In 2003, after a Pentagon plan to create a data-mining operation known as the Total Information Awareness program was disclosed, protest forced the Bush administration to back off. But since then, the intelligence community’s data-mining operations have grown enormously, according to experts.
“More and more services like Google and Facebook have become huge central repositories for information,” said Dan Auerbach, a technology analyst with the Electronic Frontier Foundation. “That’s created a pile of data that is an incredibly attractive target for law enforcement and intelligence agencies.”
Industry experts say that intelligence and law-enforcement agencies also use a new technology, trilaterization, that allows tracking of an individual’s location, moment to moment, based on cellphone data. The data, obtained from cellphone towers, can track the altitude of a person, down to the specific floor in a building. There is software that exploits the cellphone data seeking to predict a person’s most likely route. “It is extreme Big Brother,” said an industry-data specialist.

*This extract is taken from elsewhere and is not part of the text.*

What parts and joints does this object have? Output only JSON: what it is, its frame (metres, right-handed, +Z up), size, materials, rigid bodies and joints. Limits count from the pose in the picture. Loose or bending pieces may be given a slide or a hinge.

Nothing revealed in recent days suggests NSA eavesdroppers have violated the law by targeting ordinary Americans. On Friday, President Obama defended the agency’s collection of phone records and other metadata, saying it did not involve listening to conversations or reading the content of emails. “Some of the hype we’ve been hearing over the past day or so — nobody has listened to the content of people’s phone calls,” Obama said.
Privacy advocates say a national debate must take place to come up with new rules to limit the intelligence community’s access to the mountains of data.
Rotenberg, referring to the constitutional limits on search and seizure, said, “It is a bit of a fantasy to think that the government can seize so much information without implicating the Fourth Amendment interests of American citizens.”